**EXERCISE AIM**:
All of the data needs to be repeated exactly.

-------- INFORMATION SUPPLIED --------

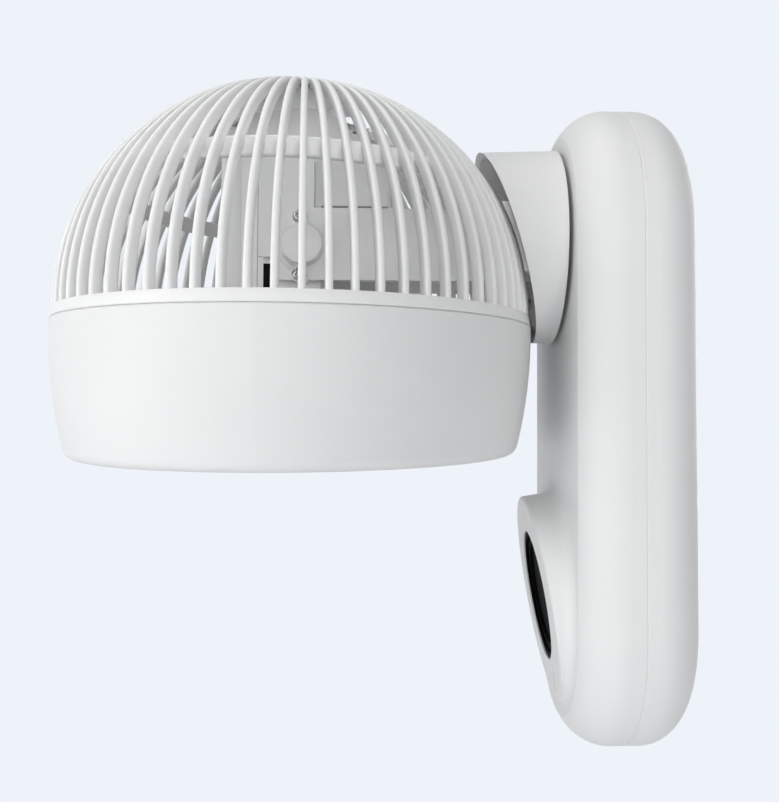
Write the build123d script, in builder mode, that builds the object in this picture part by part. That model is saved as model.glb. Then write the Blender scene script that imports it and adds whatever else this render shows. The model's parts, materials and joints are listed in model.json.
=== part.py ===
from build123d import *
from math import acos, asin, atan, cos, pi, radians, sin, sqrt, tan
import os

os.makedirs("parts", exist_ok=True)

# A wall mounted air circulator. Sizes are millimetres. The origin is the centre of the wall plate's
# back face, the wall is the plane y = 0 and the fan stands out towards -Y, with +Z up. It is drawn
# with its head facing straight down.

# ---------------------------------------------------------------- wall unit
body_half_width = 73.5      # centre line to the outside of a shell
arc_spacing = 192.8         # centre of the upper end arc to the centre of the lower one
rear_depth = 30.2           # wall to the parting line
front_depth = 29.0          # parting line to the front panel
front_edge_radius = 24.4    # roll from the side into the panel
front_edge_sweep = 64.7     # degrees of that roll, which stops short and leaves a soft crease
rear_edge_radius = 23.0
rear_lip = 4.0              # flat rim of the rear shell that meets the wall
shell_wall = 2.5
seam_chamfer = 0.4          # both shells, along the parting line
fit_gap = 0.3               # between pieces that are only laid together
run_gap = 0.05              # radial, between a shaft and its bore

notch_spacing = 118.6       # cable notches in the wall rim
notch_radius = 9.6
notch_depth = 1.3

post_radius = 4.5           # screw posts that hold the two shells together
post_inset = 15.5           # centres in from the outside of a shell
post_spacing = 70.0
screw_radius = 1.5
screw_head_radius = 3.0
screw_head_height = 2.2
screw_grip = 7.0            # plastic under a screw head
screw_bite = 9.0            # thread in the far piece

# ---------------------------------------------------------------- wall plate
plate_thick = 2.5
plate_tab_width = 40.0      # tongues at both ends that show behind the shell
plate_tab_reach = 10.5
lug_overlap = 8.2           # rear shell's lugs lie this far over the plate
lug_height = 16.0
lug_thick = 3.0
lug_spacing = 100.0
lug_screw_inset = 4.0       # from a lug's end to its screw
bolt_spacing_x = 50.0
bolt_spacing_z = 140.0
bolt_hole_radius = 2.75

# ---------------------------------------------------------------- control boss
boss_radius = 53.2
boss_rise = 10.1            # centre of its face above the panel
boss_lift = 2.0             # centre of its face above the lower arc centre
boss_lean = 8.8             # degrees, face turned down
boss_edge_radius = 1.6
bezel_radius = 34.1
bezel_sink = 0.8            # bezel rim below the boss face
bezel_wall = 3.2
bezel_depth = 12.0
bezel_floor = 2.0
bezel_flange = 38.0
knob_radius = 30.2
knob_sink = 1.4             # knob rim below the bezel rim
knob_height = 7.0
knob_dish = 1.6
knob_shaft_radius = 3.0
encoder_size = 13.0
encoder_height = 7.0
board_thick = 1.6
control_board_radius = 30.0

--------

**SOLUTION TO THIS PROBLEM**:
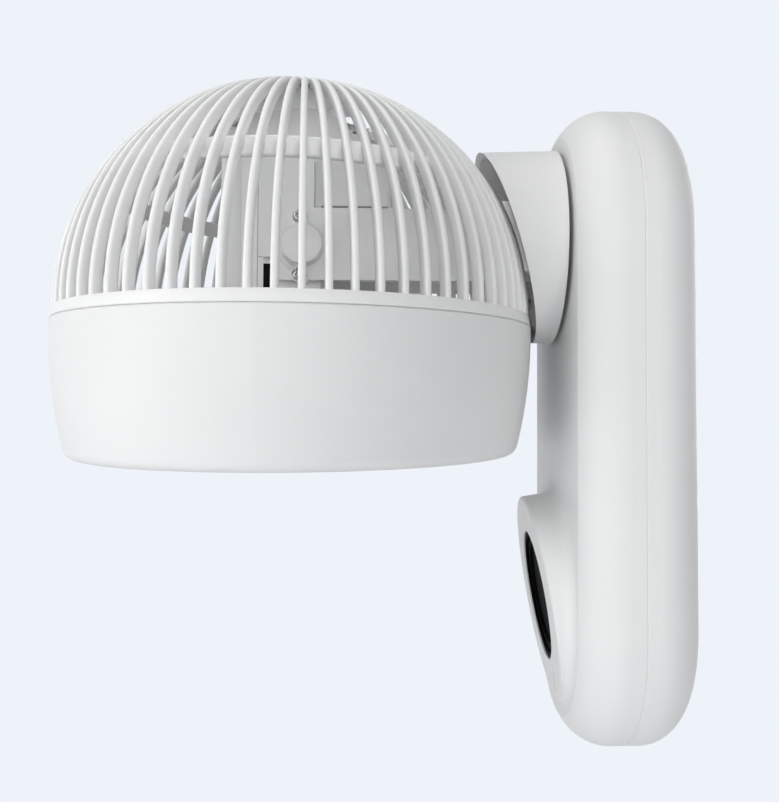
Write the build123d script, in builder mode, that builds the object in this picture part by part. That model is saved as model.glb. Then write the Blender scene script that imports it and adds whatever else this render shows. The model's parts, materials and joints are listed in model.json.
=== part.py ===
from build123d import *
from math import acos, asin, atan, cos, pi, radians, sin, sqrt, tan
import os

os.makedirs("parts", exist_ok=True)

# A wall mounted air circulator. Sizes are millimetres. The origin is the centre of the wall plate's
# back face, the wall is the plane y = 0 and the fan stands out towards -Y, with +Z up. It is drawn
# with its head facing straight down.

# ---------------------------------------------------------------- wall unit
body_half_width = 73.5      # centre line to the outside of a shell
arc_spacing = 192.8         # centre of the upper end arc to the centre of the lower one
rear_depth = 30.2           # wall to the parting line
front_depth = 29.0          # parting line to the front panel
front_edge_radius = 24.4    # roll from the side into the panel
front_edge_sweep = 64.7     # degrees of that roll, which stops short and leaves a soft crease
rear_edge_radius = 23.0
rear_lip = 4.0              # flat rim of the rear shell that meets the wall
shell_wall = 2.5
seam_chamfer = 0.4          # both shells, along the parting line
fit_gap = 0.3               # between pieces that are only laid together
run_gap = 0.05              # radial, between a shaft and its bore

notch_spacing = 118.6       # cable notches in the wall rim
notch_radius = 9.6
notch_depth = 1.3

post_radius = 4.5           # screw posts that hold the two shells together
post_inset = 15.5           # centres in from the outside of a shell
post_spacing = 70.0
screw_radius = 1.5
screw_head_radius = 3.0
screw_head_height = 2.2
screw_grip = 7.0            # plastic under a screw head
screw_bite = 9.0            # thread in the far piece

# ---------------------------------------------------------------- wall plate
plate_thick = 2.5
plate_tab_width = 40.0      # tongues at both ends that show behind the shell
plate_tab_reach = 10.5
lug_overlap = 8.2           # rear shell's lugs lie this far over the plate
lug_height = 16.0
lug_thick = 3.0
lug_spacing = 100.0
lug_screw_inset = 4.0       # from a lug's end to its screw
bolt_spacing_x = 50.0
bolt_spacing_z = 140.0
bolt_hole_radius = 2.75

# ---------------------------------------------------------------- control boss
boss_radius = 53.2
boss_rise = 10.1            # centre of its face above the panel
boss_lift = 2.0             # centre of its face above the lower arc centre
boss_lean = 8.8             # degrees, face turned down
boss_edge_radius = 1.6
bezel_radius = 34.1
bezel_sink = 0.8            # bezel rim below the boss face
bezel_wall = 3.2
bezel_depth = 12.0
bezel_floor = 2.0
bezel_flange = 38.0
knob_radius = 30.2
knob_sink = 1.4             # knob rim below the bezel rim
knob_height = 7.0
knob_dish = 1.6
knob_shaft_radius = 3.0
encoder_size = 13.0
encoder_height = 7.0
board_thick = 1.6
control_board_radius = 30.0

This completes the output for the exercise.